begin Supplied material

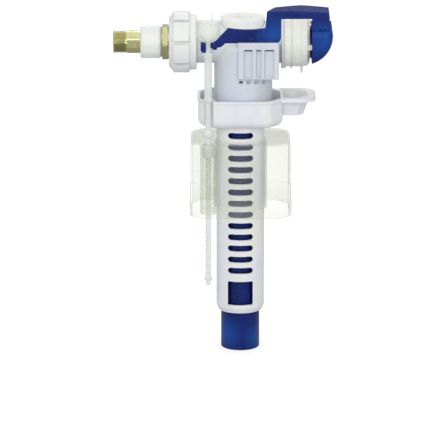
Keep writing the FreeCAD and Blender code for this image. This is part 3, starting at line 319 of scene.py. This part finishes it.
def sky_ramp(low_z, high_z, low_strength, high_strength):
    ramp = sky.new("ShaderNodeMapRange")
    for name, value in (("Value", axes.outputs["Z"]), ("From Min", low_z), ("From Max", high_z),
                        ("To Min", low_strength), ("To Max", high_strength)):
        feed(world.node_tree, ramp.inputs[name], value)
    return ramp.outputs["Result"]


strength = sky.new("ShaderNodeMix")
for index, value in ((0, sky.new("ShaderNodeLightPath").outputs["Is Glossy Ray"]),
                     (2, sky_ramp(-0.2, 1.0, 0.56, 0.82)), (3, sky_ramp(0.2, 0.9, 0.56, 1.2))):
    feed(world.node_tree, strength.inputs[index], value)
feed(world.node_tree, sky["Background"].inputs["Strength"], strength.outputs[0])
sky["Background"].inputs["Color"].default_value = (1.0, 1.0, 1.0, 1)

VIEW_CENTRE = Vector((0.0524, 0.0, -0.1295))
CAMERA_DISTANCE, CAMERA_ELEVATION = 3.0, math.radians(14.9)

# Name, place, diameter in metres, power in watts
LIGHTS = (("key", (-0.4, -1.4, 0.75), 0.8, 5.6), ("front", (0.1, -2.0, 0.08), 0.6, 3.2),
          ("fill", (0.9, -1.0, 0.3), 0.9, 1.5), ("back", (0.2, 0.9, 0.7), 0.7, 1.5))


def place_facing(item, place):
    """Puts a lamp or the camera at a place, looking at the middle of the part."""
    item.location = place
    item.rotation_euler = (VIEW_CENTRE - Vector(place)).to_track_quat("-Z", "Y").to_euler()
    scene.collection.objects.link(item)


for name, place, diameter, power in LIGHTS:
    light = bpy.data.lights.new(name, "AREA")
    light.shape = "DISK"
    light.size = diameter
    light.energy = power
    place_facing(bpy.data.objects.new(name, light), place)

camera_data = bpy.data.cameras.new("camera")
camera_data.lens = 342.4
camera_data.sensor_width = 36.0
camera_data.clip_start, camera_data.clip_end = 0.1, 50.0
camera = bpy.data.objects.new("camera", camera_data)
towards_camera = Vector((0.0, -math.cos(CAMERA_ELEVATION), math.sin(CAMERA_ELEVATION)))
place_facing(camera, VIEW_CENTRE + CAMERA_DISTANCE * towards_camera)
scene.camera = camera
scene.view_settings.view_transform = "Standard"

end Supplied material

_The task:_ Extract the first line above and each line after it up to and including the one with "CAMERA_DISTANCE, CAMERA_ELEVATION = 3.0, math.radians(14.9)", please, exactly and with nothing else.

_Solved problem:_
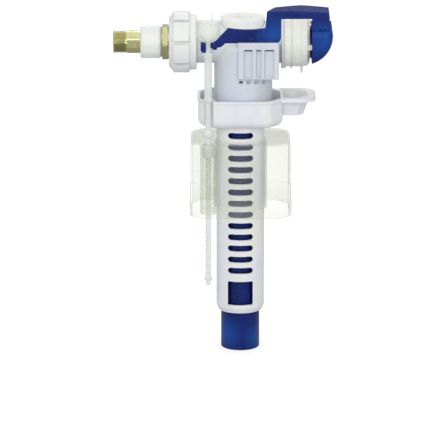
Keep writing the FreeCAD and Blender code for this image. This is part 3, starting at line 319 of scene.py. This part finishes it.
def sky_ramp(low_z, high_z, low_strength, high_strength):
    ramp = sky.new("ShaderNodeMapRange")
    for name, value in (("Value", axes.outputs["Z"]), ("From Min", low_z), ("From Max", high_z),
                        ("To Min", low_strength), ("To Max", high_strength)):
        feed(world.node_tree, ramp.inputs[name], value)
    return ramp.outputs["Result"]


strength = sky.new("ShaderNodeMix")
for index, value in ((0, sky.new("ShaderNodeLightPath").outputs["Is Glossy Ray"]),
                     (2, sky_ramp(-0.2, 1.0, 0.56, 0.82)), (3, sky_ramp(0.2, 0.9, 0.56, 1.2))):
    feed(world.node_tree, strength.inputs[index], value)
feed(world.node_tree, sky["Background"].inputs["Strength"], strength.outputs[0])
sky["Background"].inputs["Color"].default_value = (1.0, 1.0, 1.0, 1)

VIEW_CENTRE = Vector((0.0524, 0.0, -0.1295))
CAMERA_DISTANCE, CAMERA_ELEVATION = 3.0, math.radians(14.9)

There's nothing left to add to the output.